Ok, so I may not be entirely serious there, but there is probably a reason the sector tends to draw from such a narrow demographic. You’ll be unemployed for periods, and you’ll want to go on courses to improve your employability – it’s not a sector to get into if you aren’t prepared to work elsewhere to fund your start (see point 10).

9. Interviewers are sometimes crap, accept it

Gods, I have given some awful interviews, but I’ve also been subject to some awful interviewers. I will try and limit my tales of interview woe, but here are a few examples:

  • – An interview which for an hour concentrated on one sentence under the ‘desirable’ section of the person specification, and not the other page and a half of ‘essentials’
  • – An interview for which the job title had changed that morning.
  • – An interview in which the previous candidate walked out, and sat back at his desk in the office.
  • – Feedback which suggested a lack of experience (default feedback position), though I later discovered they had employed a cheaper intern with limited experience.

The truth is – Interviews are an absolutely terrible concept for picking the ideal candidate. But we are rather lumbered with them.

10. Give up

Yes, really. Ok, maybe not really, really. But be open to the idea that you may need to think again about your dream job. The sector is really, really, really competitive and in the immediate future there isn’t the prospect for a great many more jobs coming on the market (though I’m more hopeful for the near future). You may have to consider developing alternative skills that will allow you to move sideways –this is why I believe environmental education and outreach is an important transferable skill to work on. Or, like I am now, work in a post that is perhaps half ecology, half something else. You may have to accept, for the sake of your sanity and your bank balance, that you take a non-related post and continue to volunteer on the side. Don’t see it as a failure; everyone in the sector has had to do this at one time or another.

Quantity vs Quality – The Error in Target-Driven Outreach

Working in environmental outreach, I am frequently asked by colleagues for figures and statistics. Number of events run, number of volunteers and hours volunteered, percentage of minority visitors, number of disabled users etc. etc.

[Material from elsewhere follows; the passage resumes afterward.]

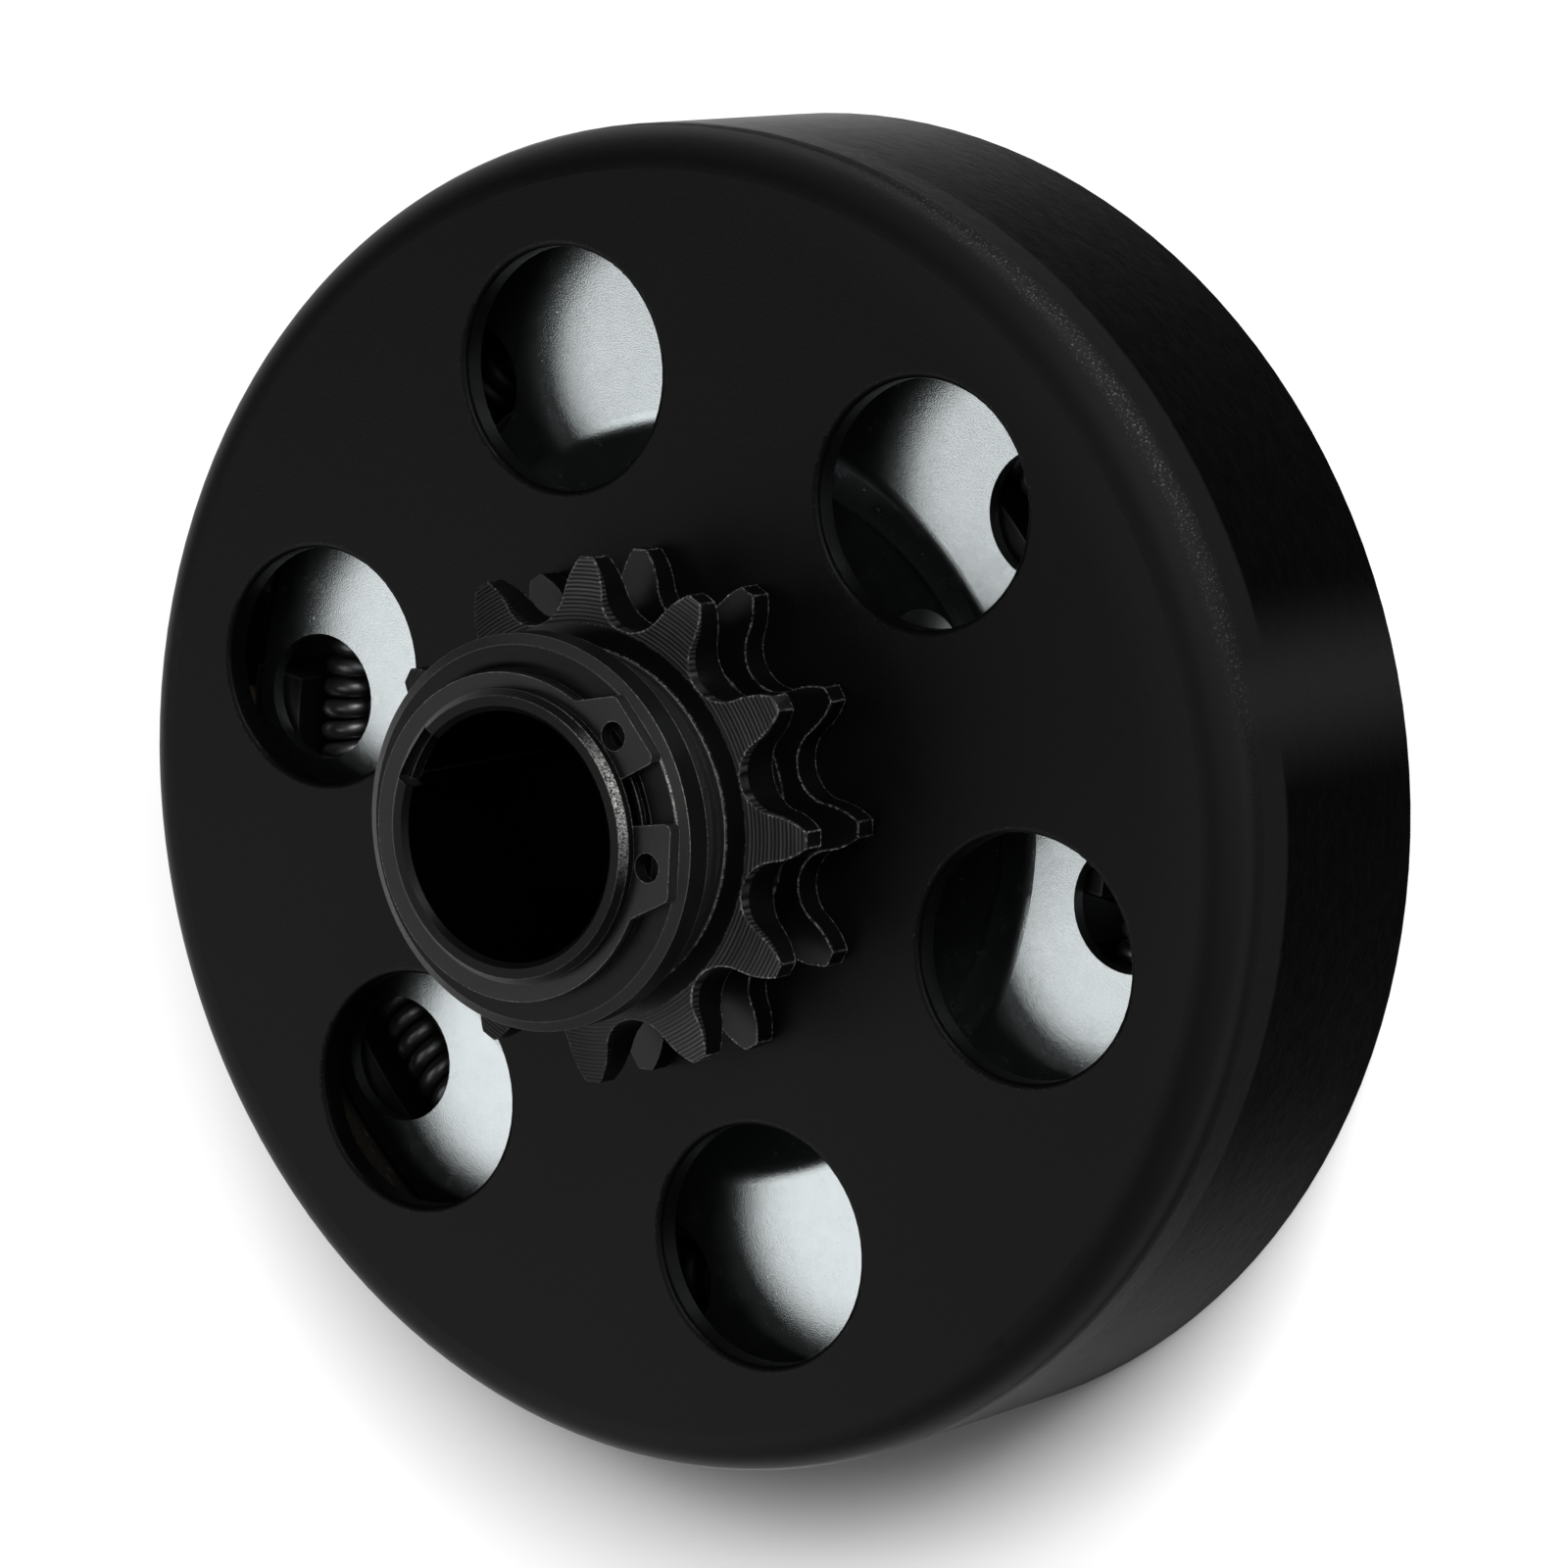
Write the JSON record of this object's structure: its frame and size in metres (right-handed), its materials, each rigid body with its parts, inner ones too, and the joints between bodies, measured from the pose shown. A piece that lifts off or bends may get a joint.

Numbers are a useful tool for monitoring, and our minds are certainly geared towards valuing numbers and statistics in a work setting much higher than abstract themes such as enjoyment, happiness or health. Objective data makes it far easier to rank, categorise and measure. The perceived wisdom is that it is essential when measuring progress towards a desired target. But in outreach, it is the subjective that matters, the impact on those reached, not their number, ethnicity or age. picture feedbackWe’ve tried to get round this by quantifying happiness and engagement. I’m sure you have at one time or another filled out or asked a parent or child to fill out an evaluation form rating happiness on a scale of 1 – 10, or ticking one of a set of incrementally happier faces. What does this really reflect? Do these types of evaluation ever supply accurate responses? I would argue that by their very definition they can’t. They are too generalised, too rigid and prescriptive to capture the range of emotions a child may experience when, for example, pond dipping for the first time. Additionally, forms handed out and collected personally are more likely to garner generally positive reviews, as people do not wish to offend face to face, as it were. We might like this aspect of paper feedback, but it is doing ourselves a disservice.

To some extent we have been backed into this process, through funders who see the quantitative rather than qualitative as an expedient way to gauge the ‘value for money’ they are getting for their investment. Many of us in the sector are now working in a position that is externally funded and the quantitative are seen as an essential component of justifying our continued employment in a competitive industry. So how can we improve the way we determine ‘success’? It may create a further paperwork headache when involving children, but recording on film, or taking photographs at events offers an opportunity to more accurately assess impacts on an emotional level. Taking written testimonies, using case studies and collecting quotes from attendees would provide a better, fuller picture of how an event was received, particularly as with the ubiquitous smart phone, these can now be done blindly through a host website such as surveymonkey.

Graphs - lovely, lovely graphs

Graphs – lovely, lovely graphs

Gathering information and data is invaluable in understanding public use of green space and using this to proactively manage a site. However, using quantitative data to evaluate the success, or otherwise, of an outreach project is largely and irrelevance. This extends not just to outreach, but to the world of ecology also, where ‘good’, ‘poor’, ‘recovering’ etc. is frequently judged in terms of numbers and percentage cover. This is again a function of the need to report back to others, the need to stand up and say ‘yes, we are delivering, you are getting your moneys worth.’ Often the people we are ultimately reporting to, particularly in the world of ecology, have little knowledge in the area and thrive on this kind of empirically measured stat. For a number of our sites, habitats, reserves and natural areas, someone with knowledge in the sector and with some background knowledge of the site would be able to judge ‘this is good’ or ‘this is better’ after a walk round.

But can we change this? Are we now stuck in a loop of using statistics to back up and compare with newer statistics as we look to judge a project or site by looking at a long stream of data? Without the greater contexts that those on the ground are aware of, these statistics can become overly abstract. We need to work to reduce our reliance on these and take the time to flesh out the bigger picture when promoting our work to the public and to funders. Only by increasing the knowledge and understanding of our audience can we break the hegemony of quantitative evaluation and begin to appraise our outreach and ecological projects in real terms.